Dans son rapport, qualifié de préliminaire, la commission d’enquête avait déclaré qu’elle reprendra ses investigations " lorsque la peur aura disparu et les langues [se seront] déliées ". Ces conditions ne sont pas réunies. Les troubles continuent, parfois s’étendent, et rien ne laisse prévoir l’apaisement dans un délai raisonnable d’une situation politique encore bloquée.

Les témoins qui avaient déclaré leur intention de déposer ne se sont plus manifestés et la publication du rapport n’a pas aidé à détendre l’atmosphère. Les quelques personnes entendues [depuis le premier rapport, NDLR] n’ont pas apporté d’éléments déterminants. Les silences, les sous-entendus, les demi-mots et les demi-phrases entendus çà et là ne sont pas de nature à permettre une conclusion incontestable.

Le rapport préliminaire n’a soulevé aucune contestation des faits révélés ni des conclusions de la commission, même s’il a laissé quelque amertume chez les uns et les autres. Cela donne toute sa force au contenu du rapport que les membres de la commission estiment avoir rédigé en leur âme et conscience.

La commission considère qu’elle a grandement aidé à la révélation des " faits graves et sans appels " qui ont permis l’identification des responsables, tel que précisé dans le communiqué de la présidence de la République du 23 septembre 2001. C’est l’interprétation qui a été retenue par la Commission. Il n’y dès lors rien de fondamental à ajouter.

La commission estime néanmoins devoir attirer l’attention sur un certain nombre de points.

1-Les textes sur l’état d’urgence sont d’une illisibilité incertaine

Le décret présidentiel n° 92/44 du 9 février 1992 portant instauration de l’état d’urgence maintient ses prérogatives à l’autorité civile. C’est le ministre de l’intérieur et le wali qui sont habilités à prendre des " mesures de préservation ou de rétablissement de l’ordre public " (article 4).

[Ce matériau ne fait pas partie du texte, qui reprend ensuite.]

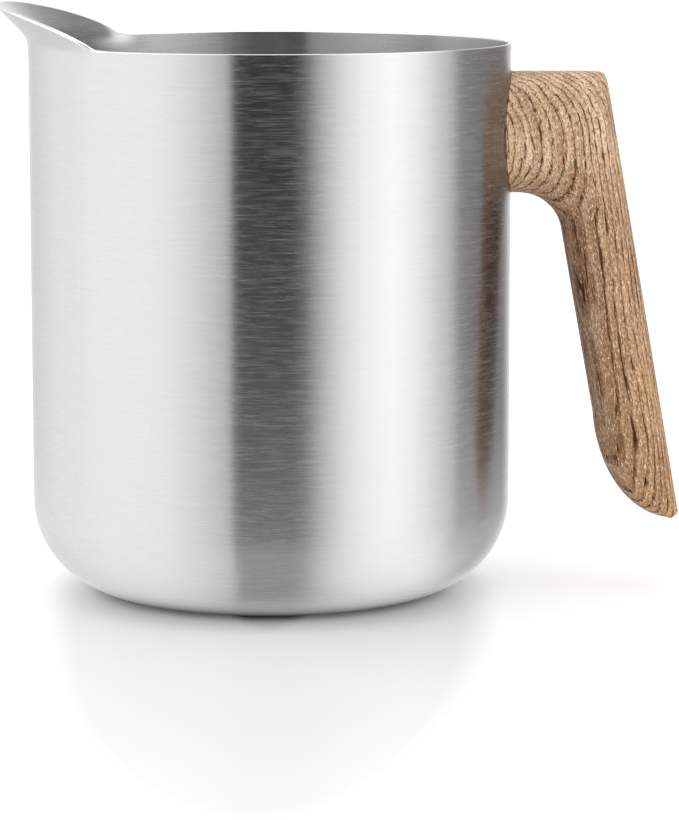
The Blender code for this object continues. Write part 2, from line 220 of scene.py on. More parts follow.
# Layers over that ground, from the first laid down to the last: (strength, colour)
OAK_LAYERS = {
    # Darker heartwood, with painted shade on the side of the leg that faces the pot
    "heart_and_painted_shade": (0.70, (0.25, 0.105, 0.042)),
    # Painted shade on the side of the handle that faces the pot
    "painted shade facing pot": (0.62, (0.10, 0.04, 0.018)),
    "late wood": (0.22, (0.55, 0.31, 0.16)),
    "patches": (0.55, (0.38, 0.19, 0.09)),
    "early wood": (0.26, (0.40, 0.20, 0.10)),
    "pale wood": (0.30, (1.0, 0.74, 0.49)),
    "hairs": (0.68, (0.26, 0.12, 0.05)),
    "specks": (0.88, (0.20, 0.09, 0.04)),
    "flecks": (0.82, (1.0, 0.90, 0.75)),
    "ring lines": (0.88, (0.105, 0.042, 0.017)),
    "pores": (0.95, (0.05, 0.02, 0.008)),
    # Painted reflection shade: darkens the oak only where a shiny surface mirrors it
    "painted reflection shade": (0.62, (0.055, 0.014, 0.004)),
}

# ---------------------------------------------------------------- finish of the other surfaces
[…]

Le ministre de l’Intérieur peut seulement confier par délégation à l’autorité militaire la direction des opérations de rétablissement de l’ordre " à l’échelle de localités ou de circonscriptions territoriales déterminées " (article 9).

L’arrêté interministériel du 10 février 1992 (Défense nationale/Intérieur) maintient les pouvoirs du ministre de l’Intérieur comme " responsable du maintien de l’ordre à l’échelon national ", qui " assure la direction générale de la mise en œuvre des mesures de préservation et de maintien de l’ordre public... " (article 1er). Il est assisté d’un état-major composé de représentants des forces participant au maintien de l’ordre (article 2). Les commandants des régions militaires et le commandant des forces terrestres pour la wilaya d’Alger, " sont autorités militaires délégataires chargées de la direction des opérations de rétablissement de l’ordre public... conformément à l’article 9 du décret 92/44 du 9 février 1992 " (article 3). Le wali exerce les prérogatives en matière d’ordre public " prévues par les dispositions de l’article 4 du décret n°92/44 susvisé... " Il " actionne " les services de police et de gendarmerie nationale implantés sur le territoire de la wilaya relevant de son autorité (article 6).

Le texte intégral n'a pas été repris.